TASK DIRECTIONS >> Locate the line bearing "before = set(bpy.data.objects)" in the material below, then reproduce it and each following line up to and including the line bearing "obj.matrix_world = Matrix.Identity(4)".

═══ MATERIAL PROVIDED

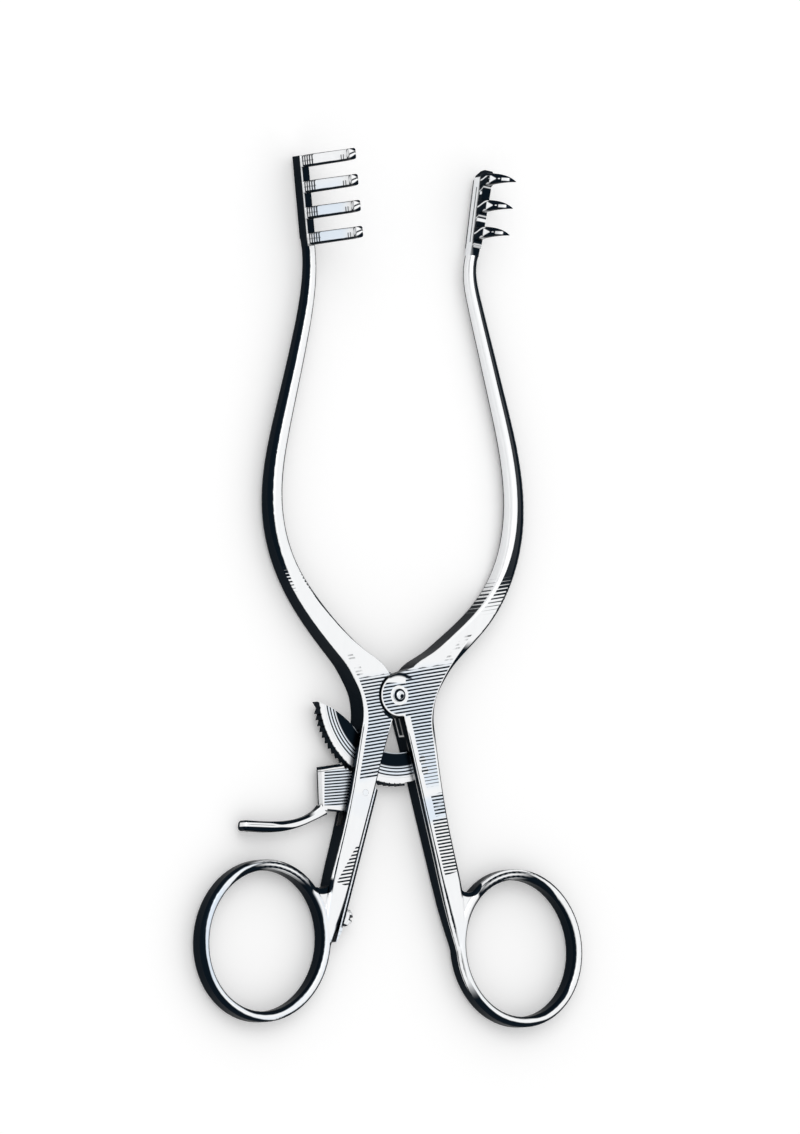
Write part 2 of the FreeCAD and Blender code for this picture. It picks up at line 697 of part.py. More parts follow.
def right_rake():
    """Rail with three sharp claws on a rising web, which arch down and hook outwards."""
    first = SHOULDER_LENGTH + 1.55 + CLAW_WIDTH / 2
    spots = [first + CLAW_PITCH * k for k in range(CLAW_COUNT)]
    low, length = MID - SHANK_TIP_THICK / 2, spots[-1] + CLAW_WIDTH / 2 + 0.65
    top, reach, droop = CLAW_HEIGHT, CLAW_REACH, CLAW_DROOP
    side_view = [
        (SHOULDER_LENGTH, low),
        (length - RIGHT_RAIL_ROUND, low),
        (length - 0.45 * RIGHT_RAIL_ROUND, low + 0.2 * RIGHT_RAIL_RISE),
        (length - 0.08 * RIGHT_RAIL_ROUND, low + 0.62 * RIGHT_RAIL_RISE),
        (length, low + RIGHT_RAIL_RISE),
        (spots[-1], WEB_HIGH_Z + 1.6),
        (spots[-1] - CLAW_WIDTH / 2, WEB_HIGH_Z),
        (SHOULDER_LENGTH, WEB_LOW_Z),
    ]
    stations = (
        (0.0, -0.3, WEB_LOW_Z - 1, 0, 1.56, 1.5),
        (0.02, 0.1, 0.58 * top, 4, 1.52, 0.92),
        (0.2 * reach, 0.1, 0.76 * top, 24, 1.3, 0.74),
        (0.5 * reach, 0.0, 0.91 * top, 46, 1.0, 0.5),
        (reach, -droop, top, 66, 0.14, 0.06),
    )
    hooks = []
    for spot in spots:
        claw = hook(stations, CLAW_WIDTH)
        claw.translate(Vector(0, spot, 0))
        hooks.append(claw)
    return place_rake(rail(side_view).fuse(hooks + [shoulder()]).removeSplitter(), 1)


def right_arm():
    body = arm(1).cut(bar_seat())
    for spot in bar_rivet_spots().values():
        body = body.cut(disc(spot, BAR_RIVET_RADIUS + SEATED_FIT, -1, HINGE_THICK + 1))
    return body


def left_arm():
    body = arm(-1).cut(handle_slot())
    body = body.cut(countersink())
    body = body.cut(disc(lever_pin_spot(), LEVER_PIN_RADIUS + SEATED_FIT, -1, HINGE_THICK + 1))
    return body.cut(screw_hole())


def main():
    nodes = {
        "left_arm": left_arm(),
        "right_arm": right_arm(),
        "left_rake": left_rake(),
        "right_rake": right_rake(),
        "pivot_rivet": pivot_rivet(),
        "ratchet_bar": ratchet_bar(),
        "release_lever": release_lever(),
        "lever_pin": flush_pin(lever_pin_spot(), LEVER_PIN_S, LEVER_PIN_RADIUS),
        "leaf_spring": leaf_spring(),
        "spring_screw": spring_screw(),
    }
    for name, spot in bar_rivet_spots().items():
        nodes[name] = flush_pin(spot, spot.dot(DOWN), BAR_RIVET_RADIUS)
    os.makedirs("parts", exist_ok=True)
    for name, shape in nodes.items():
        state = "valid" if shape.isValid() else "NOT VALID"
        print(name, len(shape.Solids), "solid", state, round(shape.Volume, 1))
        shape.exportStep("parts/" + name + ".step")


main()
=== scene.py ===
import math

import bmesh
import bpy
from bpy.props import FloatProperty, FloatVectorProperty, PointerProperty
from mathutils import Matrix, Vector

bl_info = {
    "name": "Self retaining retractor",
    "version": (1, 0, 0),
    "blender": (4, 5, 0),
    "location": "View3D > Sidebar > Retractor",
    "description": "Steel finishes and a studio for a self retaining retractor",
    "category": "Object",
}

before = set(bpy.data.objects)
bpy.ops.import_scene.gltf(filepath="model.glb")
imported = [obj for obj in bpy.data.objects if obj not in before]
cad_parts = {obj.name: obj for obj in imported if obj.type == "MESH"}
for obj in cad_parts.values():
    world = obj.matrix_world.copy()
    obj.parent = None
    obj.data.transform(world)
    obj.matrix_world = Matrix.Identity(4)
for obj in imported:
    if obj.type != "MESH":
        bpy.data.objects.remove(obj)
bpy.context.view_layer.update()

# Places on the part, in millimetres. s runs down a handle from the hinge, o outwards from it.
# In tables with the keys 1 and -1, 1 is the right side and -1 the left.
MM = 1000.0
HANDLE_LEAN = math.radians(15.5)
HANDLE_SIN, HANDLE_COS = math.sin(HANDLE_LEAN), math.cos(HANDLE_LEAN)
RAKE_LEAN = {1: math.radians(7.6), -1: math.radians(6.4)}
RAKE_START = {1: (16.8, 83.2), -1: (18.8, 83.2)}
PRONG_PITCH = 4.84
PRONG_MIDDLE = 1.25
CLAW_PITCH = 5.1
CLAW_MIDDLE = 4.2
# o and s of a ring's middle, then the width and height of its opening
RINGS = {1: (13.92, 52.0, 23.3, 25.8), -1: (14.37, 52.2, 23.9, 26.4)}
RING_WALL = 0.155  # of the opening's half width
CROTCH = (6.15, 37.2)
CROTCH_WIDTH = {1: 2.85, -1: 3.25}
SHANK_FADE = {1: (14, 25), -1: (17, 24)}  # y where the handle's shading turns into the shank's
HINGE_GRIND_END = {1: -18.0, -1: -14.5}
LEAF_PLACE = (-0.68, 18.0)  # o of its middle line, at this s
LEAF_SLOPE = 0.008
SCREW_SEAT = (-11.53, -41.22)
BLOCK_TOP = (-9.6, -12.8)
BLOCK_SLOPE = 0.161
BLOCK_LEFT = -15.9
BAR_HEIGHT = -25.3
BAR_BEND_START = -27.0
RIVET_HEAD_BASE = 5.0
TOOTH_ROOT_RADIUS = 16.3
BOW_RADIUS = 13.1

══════

TASK RESPONSE >>
before = set(bpy.data.objects)
bpy.ops.import_scene.gltf(filepath="model.glb")
imported = [obj for obj in bpy.data.objects if obj not in before]
cad_parts = {obj.name: obj for obj in imported if obj.type == "MESH"}
for obj in cad_parts.values():
    world = obj.matrix_world.copy()
    obj.parent = None
    obj.data.transform(world)
    obj.matrix_world = Matrix.Identity(4)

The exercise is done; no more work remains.